Dunque il Consiglio europeo che si è riunito a Bruxelles lo scorso 16 luglio non è arrivato a una decisione completa e definitiva sulla composizione della prossima Commissione e, com’è noto, sulla nomina dell’alto rappresentante dell’Unione per gli affari esteri e la politica di sicurezza (Pesc). È una pessima notizia per molte ragioni, non ultima il fatto, come ha sottolineato Romano Prodi, che in questo modo si ritarda di molto l’effettiva entrata in ruolo del semestre a guida italiana. Una volta designati, infatti, i commissari dovranno passare il vaglio del Parlamento. Con buona probabilità almeno qualcuno di loro non passerà l’esame parlamentare, e a quel punto sarà necessario un nuovo confronto. Dunque, ci saranno istituzioni funzionanti solo in autunno e difficilmente prima di fine ottobre potrà esserci un nuovo Consiglio in grado di prendere decisioni effettive. Il semestre italiano di cui tanto si è parlato nelle scorse settimane rischia dunque di subire una lunga preparazione e di durare nei fatti meno del previsto.

In particolare, e comprensibilmente, nei giorni scorsi l’attenzione si è incentrata proprio sulla decisione di rinviare di un mese e mezzo la nomina del sostituto di Lady Ashton, l’uscente ministro degli Esteri europeo che lascia l’incarico senza avere certo brillato per incisività. La decisione con la quale il capo del governo italiano ha cercato di imporre il suo ministro degli Esteri, Federica Mogherini, ha per ora avuto soprattutto come esito negativo questa dilazione, in un momento in cui la scena geopolitica internazionale appare profondamente scossa a non troppi chilometri di distanza dai palazzi di Strasburgo e Bruxelles. L’aggravarsi della crisi Ucraina, che ha avuto il suo apice mediatico nell’abbattimento di un aereo civile con quasi 300 persone a bordo, e l’avvio delle operazioni di terra da parte dell’esercito israeliano nella striscia di Gaza costituiscono due momenti di grave turbolenza nella difficilissima tenuta degli equilibri internazionali. Secondo molti osservatori, del resto, era molto difficile che il nome di Mogherini potesse passare indenne dal vaglio di alcune cancellerie dell’Est, Lituania e Polonia in testa, dopo che proprio il ministro degli Esteri italiano il 7 luglio, e dunque a semestre avviato, aveva pensato bene di andare in visita ufficiale al Cremlino per garantire l’appoggio dell’Italia (e dell’Europa?) al gasdotto South Stream. Un progetto molto importante per Eni, che vede la partecipazione tra gli altri di Gazprom e che, prevedendo la costruzione di una linea che colleghi direttamente Russia ed Unione europea attraverso il Mar Nero e i Balcani, non passerebbe sul territorio ucraino. 

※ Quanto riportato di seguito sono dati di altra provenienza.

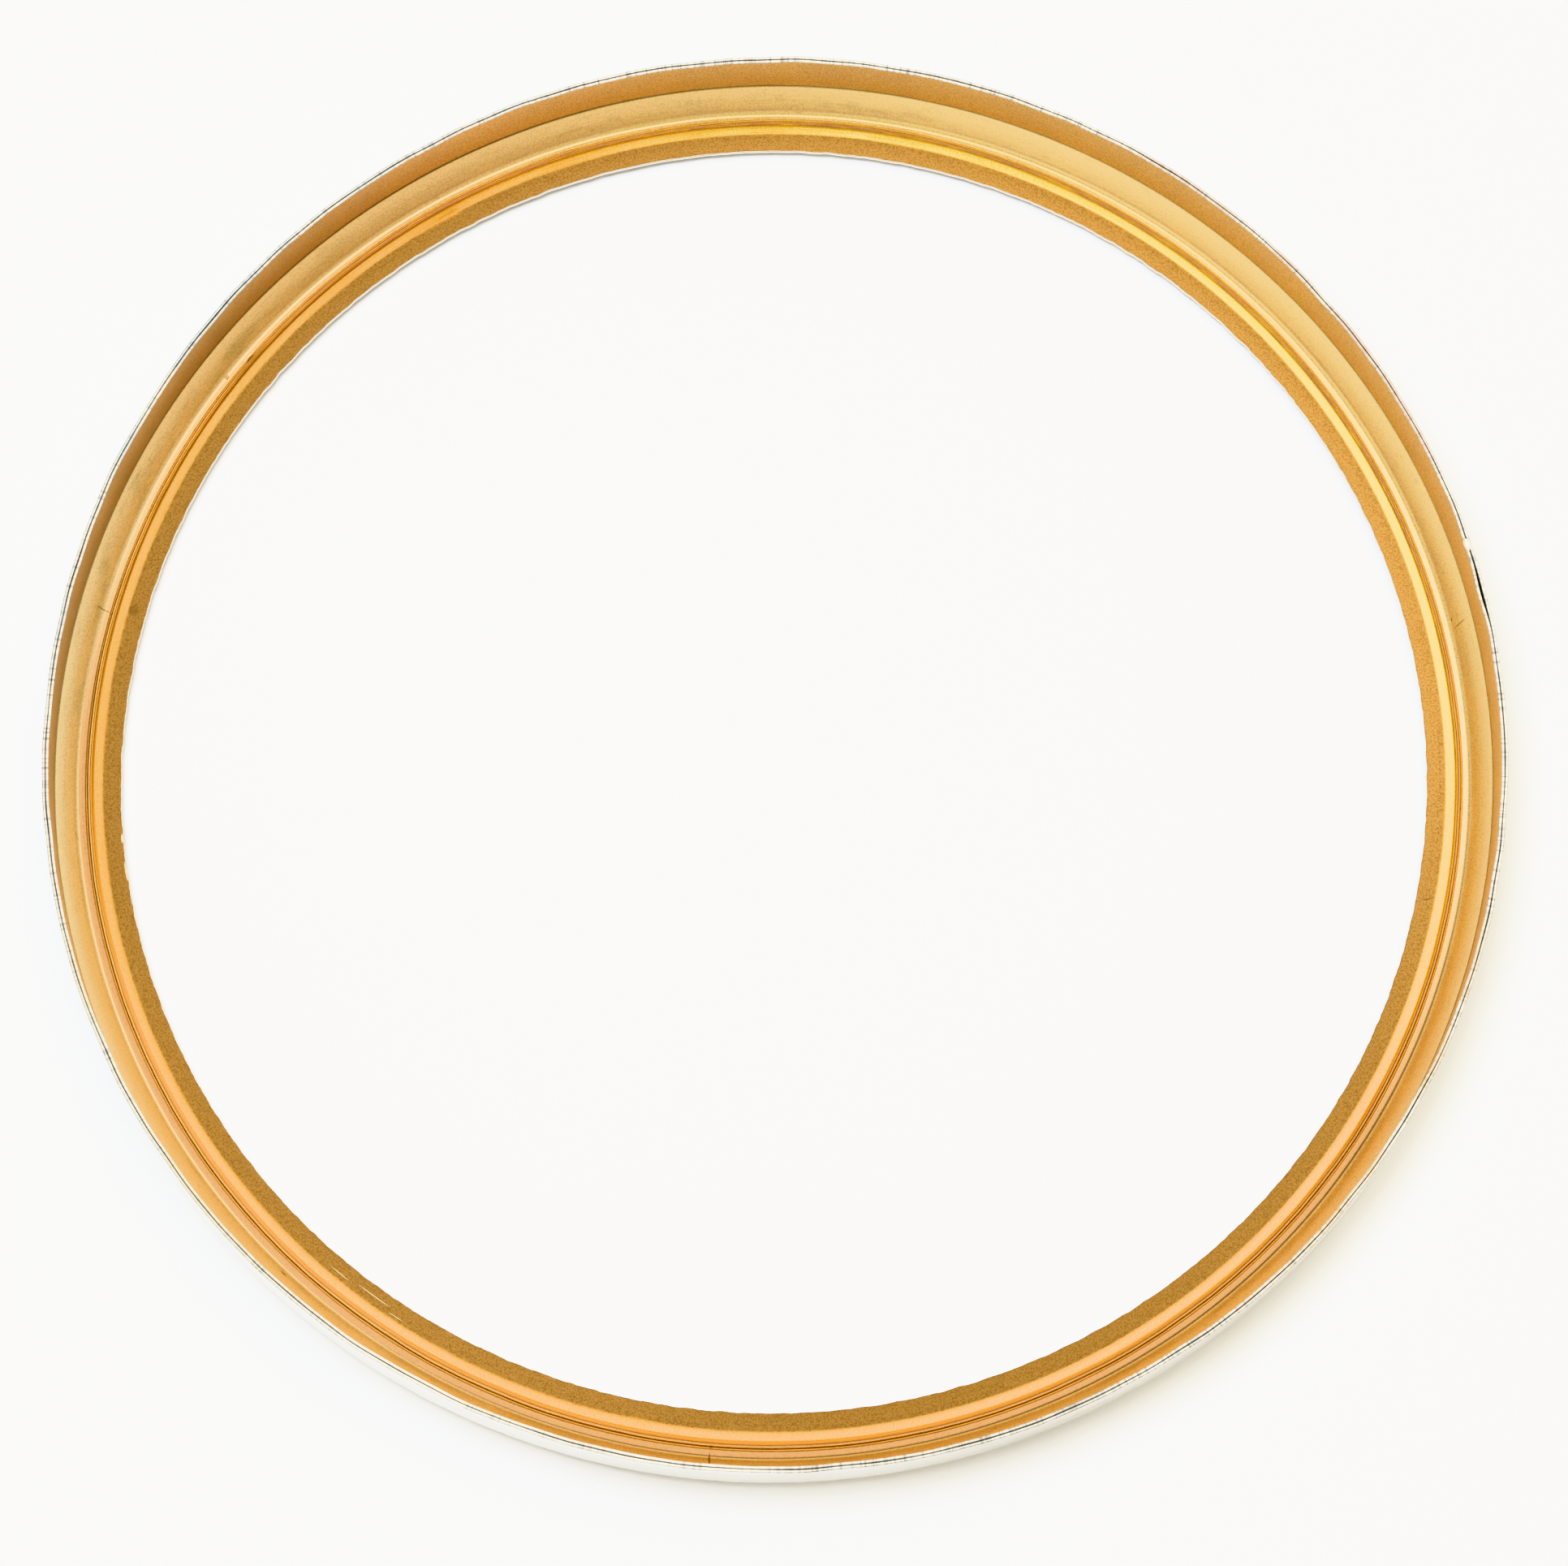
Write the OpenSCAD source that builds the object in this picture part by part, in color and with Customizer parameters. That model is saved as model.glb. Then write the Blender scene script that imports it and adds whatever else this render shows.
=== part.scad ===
// Pressed metal ring frame, lying with its open side up.
// A bright outer shell and a gold inner liner are pressed together as one nested pair,
// so both follow the same profile: a tall skirt, a sloping flange, a narrow flat-bottomed
// groove that the ring rests on, a step, and a nearly flat lip round the open centre.
// One tack of solder joins the two cut edges at the rim.

/* [Ring] */
// Outside diameter of the ring
ring_d = 150; // [120:1:300]
// Height from the resting face to the rim
ring_h = 10.2; // [8:0.1:14]

/* [Sheet metal] */
// Thickness of the bright outer shell
shell_t = 0.33; // [0.2:0.01:0.4]
// Thickness of the gold inner liner
liner_t = 0.33; // [0.2:0.01:0.4]
// Inside radius of the pressed bends
bend_r = 0.3; // [0.2:0.05:0.35]

/* [Pressed profile] */
// Width of the flange that slopes up from the groove to the skirt
flange_w = 2.1; // [2:0.1:8]
// Height of the fold between the flange and the skirt, above the groove floor
fold_rise = 2.7; // [1.5:0.1:4]
// Radius of the bend at the foot of the flange
foot_r = 0.8; // [0.4:0.1:1]
// Width of the groove floor, its bends included
floor_w = 0.9; // [0.7:0.05:2]
// Width of the step from the groove floor up to the lip
step_w = 0.38; // [0.38:0.01:0.8]
// Width of the lip round the open centre
lip_w = 3.27; // [2:0.01:8]
// Rise from the groove floor to the top of the step
step_rise = 0.7; // [0.7:0.05:0.8]
// Rise from the groove floor to the edge of the open centre
lip_rise = 0.9; // [0.85:0.05:1.2]

/* [Solder tack] */
// Place of the tack round the ring, anticlockwise from +X
tack_angle = 11.5; // [0:0.5:359.5]
// Length of the tack along the rim
tack_length = 1.2; // [0.8:0.1:3]
// Height of the tack above the rim
tack_crown = 0.12; // [0.05:0.01:0.2]

/* [Hidden] */

$fn = 96;
bend_steps = 6;
sheet_t = shell_t + liner_t;
skirt_r = ring_d / 2 - sheet_t;

// Corners of the gold surface as [radius, height], from the rim to the open centre.
rim_corner = [skirt_r, ring_h];
fold_corner = [skirt_r, sheet_t + fold_rise];
flange_foot = [skirt_r - flange_w, sheet_t];
step_foot = flange_foot - [floor_w, 0];
step_top = step_foot + [-step_w, step_rise];
hole_corner = [step_top.x - lip_w, sheet_t + lip_rise];
corners = [rim_corner, fold_corner, flange_foot, step_foot, step_top, hole_corner];

// Radius of each bend on the gold side. The step's top bulges to that side, so the sheet's
// whole thickness comes on top of its inside radius.
bends = [0, bend_r, foot_r, bend_r, bend_r + sheet_t, 0];
hole_r = hole_corner.x;

function direction(a, b) = (b - a) / norm(b - a);

// Direction d turned a quarter turn, towards the bright side.
function bright_side(d) = [-d.y, d.x];

// A point on the line through corners i and i + 1, once that line moves t towards the bright side.
function moved_point(i, t) = corners[i] + t * bright_side(direction(corners[i], corners[i + 1]));

function cross2(u, v) = u.x * v.y - u.y * v.x;

// Where the line through p along u meets the line through q along v.
function crossing(p, u, q, v) = p + u * cross2(q - p, v) / cross2(u, v);

// Corner i of the surface that lies t below the gold one. The rim is cut square to the ring's
// axis and the edge of the open centre is cut along it.
function moved_corner(i, t) =
    i == 0 ? [rim_corner.x + t, ring_h] :
    i == len(corners) - 1 ?
        crossing(moved_point(i - 1, t), direction(corners[i - 1], corners[i]),
                 [hole_r, 0], [0, 1]) :
    crossing(moved_point(i - 1, t), direction(corners[i - 1], corners[i]),
             moved_point(i, t), direction(corners[i], corners[i + 1]));

// The corner b of a path a, b, c as an arc of radius r.
function rounded(a, b, c, r) =
    let(
        u = direction(b, a),
        v = direction(b, c),
        half = acos(u * v) / 2,
        middle = b + direction([0, 0], u + v) * r / sin(half),
        start = b + u * r / tan(half) - middle,
        turn = sign(cross2(u, v)) * (180 - 2 * half)
    )
    [for (k = [0:bend_steps])
        let(w = -turn * k / bend_steps)
        middle + [start.x * cos(w) - start.y * sin(w), start.x * sin(w) + start.y * cos(w)]];

// The same bend t below the gold surface: wider where the bright side bulges, tighter elsewhere.
function bend_sign(i) =
    sign(cross2(direction(corners[i - 1], corners[i]), direction(corners[i], corners[i + 1])));
function bend_at(i, t) = bends[i] - bend_sign(i) * t;

// The whole surface t below the gold one, bends rounded.
function surface_path(t) =
    let(p = [for (i = [0:len(corners) - 1]) moved_corner(i, t)])
    [
        p[0],
        for (i = [1:len(p) - 2]) each rounded(p[i - 1], p[i], p[i + 1], bend_at(i, t)),
        p[len(p) - 1]
    ];

function reversed(list) = [for (i = [len(list) - 1:-1:0]) list[i]];

// A sheet between two depths below the gold surface, turned round the ring's axis.
module pressed_sheet(from, to) {
    rotate_extrude()
        polygon(concat(surface_path(from), reversed(surface_path(to))));
}

module outer_shell() {
    color("gainsboro")
        pressed_sheet(liner_t, sheet_t);
}

module inner_liner() {
    color("goldenrod")
        pressed_sheet(0, liner_t);
}

// A low bead of solder that lies across both cut edges and stays clear of the wall inside.
module rim_solder_tack() {
    tack_turn = tack_length / skirt_r * 180 / PI;
    color("silver")
        rotate([0, 0, tack_angle - tack_turn / 2])
        rotate_extrude(angle = tack_turn)
        polygon([
            [skirt_r + sheet_t * 0.1, ring_h],
            [skirt_r + sheet_t * 0.2, ring_h + tack_crown * 0.8],
            [skirt_r + sheet_t * 0.5, ring_h + tack_crown],
            [skirt_r + sheet_t * 0.8, ring_h + tack_crown * 0.8],
            [skirt_r + sheet_t * 0.9, ring_h]
        ]);
}

outer_shell();
inner_liner();
rim_solder_tack();
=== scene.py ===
"""Looks for the pressed ring: a gold liner nested in a bright shell, with one solder tack."""
import math
import bmesh
import bpy
import numpy as np
from mathutils import Euler, Matrix, Vector


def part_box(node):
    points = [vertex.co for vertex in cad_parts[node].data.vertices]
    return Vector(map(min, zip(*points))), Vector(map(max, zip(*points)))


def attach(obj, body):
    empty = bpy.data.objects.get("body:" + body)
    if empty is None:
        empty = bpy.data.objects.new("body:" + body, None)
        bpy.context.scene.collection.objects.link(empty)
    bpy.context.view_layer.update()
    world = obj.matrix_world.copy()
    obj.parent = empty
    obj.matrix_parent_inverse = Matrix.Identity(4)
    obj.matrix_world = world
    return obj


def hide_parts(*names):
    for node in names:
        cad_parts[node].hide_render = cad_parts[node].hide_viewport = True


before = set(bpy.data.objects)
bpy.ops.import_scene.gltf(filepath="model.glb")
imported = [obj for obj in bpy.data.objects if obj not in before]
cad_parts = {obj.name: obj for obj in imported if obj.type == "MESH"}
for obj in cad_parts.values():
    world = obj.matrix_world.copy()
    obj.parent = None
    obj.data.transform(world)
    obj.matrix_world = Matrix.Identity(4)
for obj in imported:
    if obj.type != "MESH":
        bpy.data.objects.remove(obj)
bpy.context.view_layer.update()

MM = 0.001

# ---------------------------------------------------------------- sizes, in millimetres
shell_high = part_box("outer_shell")[1]
liner_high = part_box("inner_liner")[1]
RING_R = shell_high.x / MM
RIM_Z = shell_high.z / MM
SHELL_T = (shell_high.x - liner_high.x) / MM
# both sheets are equally thick
LINER_T = SHELL_T
SHEET_T = SHELL_T + LINER_T
SKIRT_R = RING_R - SHEET_T

# The pressed profile, with the names and values of the CAD part.
FLANGE_W = 2.1
FOLD_RISE = 2.7
FOOT_R = 0.8
FLOOR_W = 0.9
STEP_W = 0.38
LIP_W = 3.27
STEP_RISE = 0.7
LIP_RISE = 0.9
BEND_R = 0.3
ARC_STEPS = 40

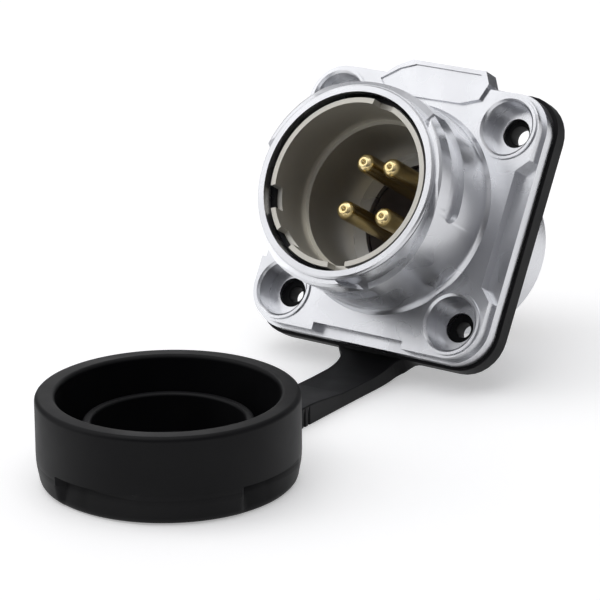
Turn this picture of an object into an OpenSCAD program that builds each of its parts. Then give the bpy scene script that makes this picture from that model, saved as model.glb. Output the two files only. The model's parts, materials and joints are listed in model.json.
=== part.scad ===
// Panel connector: chrome-plated die-cast receptacle with four gold pins,
// a rubber flange gasket, and a rubber dust cap on a moulded strap.
// Frame: origin at the middle of the gasket's back face, where it meets the
// panel; x to the right seen from the front, the mouth faces -y, z up.
// Inside the pieces "height" is the distance in front of the panel face.

/* [Flange] */
// Width and height of the metal flange
flange_w = 35.2; // [30:0.1:42]
// Corner radius of the metal flange
flange_corner_r = 5.0; // [2:0.1:8]
// Thickness of the metal flange with its pad
flange_t = 3.4; // [2:0.1:6]
// Height of the raised pad above the side ledges
pad_step = 1.5; // [0.5:0.1:3]
// How far the pad's edge stays inside the flange's edge
pad_margin = 0.4; // [0.1:0.05:1.5]
// Length of the ledges cut in the left and right sides of the pad
side_ledge_len = 18.4; // [10:0.1:22]
// Depth of those ledges, in from the pad's edge
side_ledge_in = 1.6; // [0.5:0.1:3]
// Length of the ledge at the bottom, above the strap
bottom_ledge_len = 13.5; // [8:0.1:20]
// Depth of the bottom ledge, in from the pad's edge
bottom_ledge_in = 1.0; // [0.4:0.1:3]

/* [Screw holes] */
// Spacing of the four screw holes, both ways
hole_pitch = 25.5; // [20:0.1:32]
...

Ora, per l’ennesima volta nella storia recente della nostra Europa, la domanda è: in un momento come questo l’Unione può restare senza voce in politica estera? Per anni ci si è lamentati che l’Europa non parlasse con un’unica voce. Ma ora in questione è il silenzio.

Mentre da ogni parte si ricorda l’ultima estate di pace prima della Grande guerra, in occasione dei cento anni dal conflitto, conviene leggere le parole di chi, a proposito di quelle settimane di un secolo fa, racconta di come i leader europei non riuscirono a comprendere le conseguenze, e la gravità, di scelte sbagliate. Cristopher Clark li ha chiamati I sonnambuli, e a loro ha intitolato il suo ultimo libro. Un libro molto citato dalla Bundeskanzlerin Angela Merkel.